### Short problem
Repeat the material exactly as it appears.

+++++

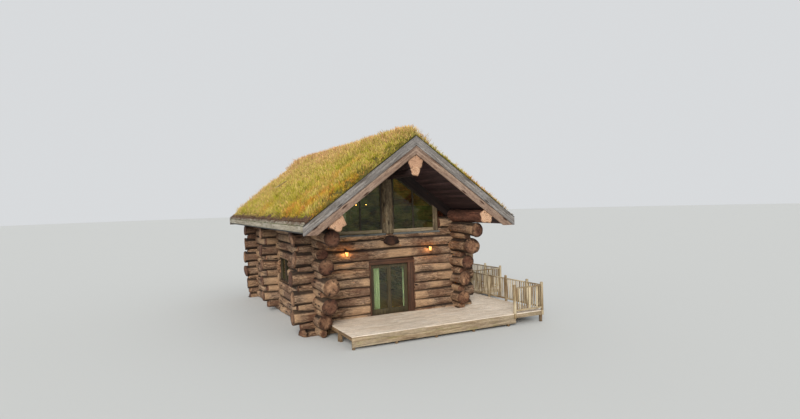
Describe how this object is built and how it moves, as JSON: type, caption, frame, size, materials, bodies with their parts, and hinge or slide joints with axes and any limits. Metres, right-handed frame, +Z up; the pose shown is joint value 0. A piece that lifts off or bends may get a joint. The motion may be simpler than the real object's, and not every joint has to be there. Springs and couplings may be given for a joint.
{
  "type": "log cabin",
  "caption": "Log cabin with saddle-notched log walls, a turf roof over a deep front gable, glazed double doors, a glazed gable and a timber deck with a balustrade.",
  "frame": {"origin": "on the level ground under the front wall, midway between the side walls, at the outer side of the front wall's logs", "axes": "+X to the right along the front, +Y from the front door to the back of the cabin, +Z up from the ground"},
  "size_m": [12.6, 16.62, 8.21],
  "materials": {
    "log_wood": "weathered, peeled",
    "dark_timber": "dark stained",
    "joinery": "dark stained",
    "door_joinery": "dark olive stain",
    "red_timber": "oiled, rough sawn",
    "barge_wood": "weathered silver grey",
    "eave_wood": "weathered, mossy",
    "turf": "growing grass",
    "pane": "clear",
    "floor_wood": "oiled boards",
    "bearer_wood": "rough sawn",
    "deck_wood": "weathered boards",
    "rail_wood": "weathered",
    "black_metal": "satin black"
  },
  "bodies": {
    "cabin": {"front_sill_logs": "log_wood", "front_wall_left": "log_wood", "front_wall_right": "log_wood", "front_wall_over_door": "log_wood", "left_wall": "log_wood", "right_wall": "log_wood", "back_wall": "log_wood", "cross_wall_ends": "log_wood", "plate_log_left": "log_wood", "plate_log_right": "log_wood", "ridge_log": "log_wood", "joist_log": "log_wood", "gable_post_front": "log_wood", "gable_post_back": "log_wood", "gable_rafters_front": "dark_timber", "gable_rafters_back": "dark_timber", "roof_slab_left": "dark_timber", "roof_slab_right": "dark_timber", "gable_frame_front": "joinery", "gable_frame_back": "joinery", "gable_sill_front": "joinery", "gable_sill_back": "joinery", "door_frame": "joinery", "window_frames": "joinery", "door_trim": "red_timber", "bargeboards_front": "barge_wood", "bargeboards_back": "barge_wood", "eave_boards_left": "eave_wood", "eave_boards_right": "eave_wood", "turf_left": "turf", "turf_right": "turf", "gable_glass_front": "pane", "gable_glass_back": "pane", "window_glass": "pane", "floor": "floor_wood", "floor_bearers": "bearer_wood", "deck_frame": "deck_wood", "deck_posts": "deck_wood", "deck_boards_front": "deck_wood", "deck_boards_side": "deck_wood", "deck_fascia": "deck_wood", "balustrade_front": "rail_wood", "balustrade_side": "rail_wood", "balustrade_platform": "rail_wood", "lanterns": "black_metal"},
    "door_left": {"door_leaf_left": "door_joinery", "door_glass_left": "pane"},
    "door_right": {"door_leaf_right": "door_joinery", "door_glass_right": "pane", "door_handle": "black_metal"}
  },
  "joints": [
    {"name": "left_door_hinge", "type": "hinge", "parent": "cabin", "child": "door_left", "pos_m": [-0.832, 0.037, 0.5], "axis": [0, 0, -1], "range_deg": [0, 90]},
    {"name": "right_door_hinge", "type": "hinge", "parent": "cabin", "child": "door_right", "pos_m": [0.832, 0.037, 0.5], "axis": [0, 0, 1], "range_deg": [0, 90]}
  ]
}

+++++

### Worked answer
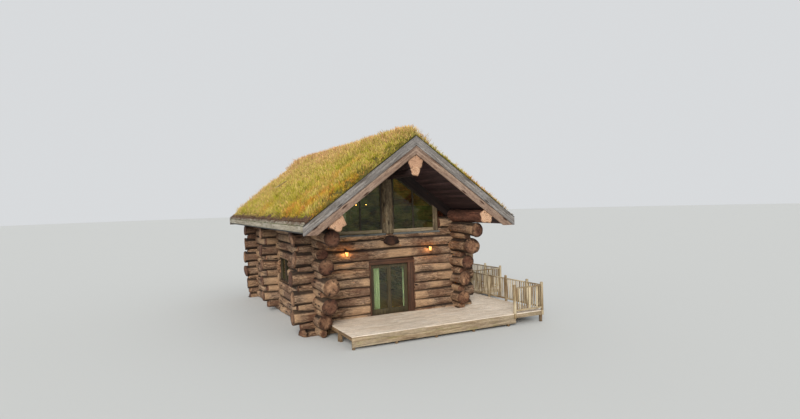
Describe how this object is built and how it moves, as JSON: type, caption, frame, size, materials, bodies with their parts, and hinge or slide joints with axes and any limits. Metres, right-handed frame, +Z up; the pose shown is joint value 0. A piece that lifts off or bends may get a joint. The motion may be simpler than the real object's, and not every joint has to be there. Springs and couplings may be given for a joint.
{
  "type": "log cabin",
  "caption": "Log cabin with saddle-notched log walls, a turf roof over a deep front gable, glazed double doors, a glazed gable and a timber deck with a balustrade.",
  "frame": {"origin": "on the level ground under the front wall, midway between the side walls, at the outer side of the front wall's logs", "axes": "+X to the right along the front, +Y from the front door to the back of the cabin, +Z up from the ground"},
  "size_m": [12.6, 16.62, 8.21],
  "materials": {
    "log_wood": "weathered, peeled",
    "dark_timber": "dark stained",
    "joinery": "dark stained",
    "door_joinery": "dark olive stain",
    "red_timber": "oiled, rough sawn",
    "barge_wood": "weathered silver grey",
    "eave_wood": "weathered, mossy",
    "turf": "growing grass",
    "pane": "clear",
    "floor_wood": "oiled boards",
    "bearer_wood": "rough sawn",
    "deck_wood": "weathered boards",
    "rail_wood": "weathered",
    "black_metal": "satin black"
  },
  "bodies": {
    "cabin": {"front_sill_logs": "log_wood", "front_wall_left": "log_wood", "front_wall_right": "log_wood", "front_wall_over_door": "log_wood", "left_wall": "log_wood", "right_wall": "log_wood", "back_wall": "log_wood", "cross_wall_ends": "log_wood", "plate_log_left": "log_wood", "plate_log_right": "log_wood", "ridge_log": "log_wood", "joist_log": "log_wood", "gable_post_front": "log_wood", "gable_post_back": "log_wood", "gable_rafters_front": "dark_timber", "gable_rafters_back": "dark_timber", "roof_slab_left": "dark_timber", "roof_slab_right": "dark_timber", "gable_frame_front": "joinery", "gable_frame_back": "joinery", "gable_sill_front": "joinery", "gable_sill_back": "joinery", "door_frame": "joinery", "window_frames": "joinery", "door_trim": "red_timber", "bargeboards_front": "barge_wood", "bargeboards_back": "barge_wood", "eave_boards_left": "eave_wood", "eave_boards_right": "eave_wood", "turf_left": "turf", "turf_right": "turf", "gable_glass_front": "pane", "gable_glass_back": "pane", "window_glass": "pane", "floor": "floor_wood", "floor_bearers": "bearer_wood", "deck_frame": "deck_wood", "deck_posts": "deck_wood", "deck_boards_front": "deck_wood", "deck_boards_side": "deck_wood", "deck_fascia": "deck_wood", "balustrade_front": "rail_wood", "balustrade_side": "rail_wood", "balustrade_platform": "rail_wood", "lanterns": "black_metal"},
    "door_left": {"door_leaf_left": "door_joinery", "door_glass_left": "pane"},
    "door_right": {"door_leaf_right": "door_joinery", "door_glass_right": "pane", "door_handle": "black_metal"}
  },
  "joints": [
    {"name": "left_door_hinge", "type": "hinge", "parent": "cabin", "child": "door_left", "pos_m": [-0.832, 0.037, 0.5], "axis": [0, 0, -1], "range_deg": [0, 90]},
    {"name": "right_door_hinge", "type": "hinge", "parent": "cabin", "child": "door_right", "pos_m": [0.832, 0.037, 0.5], "axis": [0, 0, 1], "range_deg": [0, 90]}
  ]
}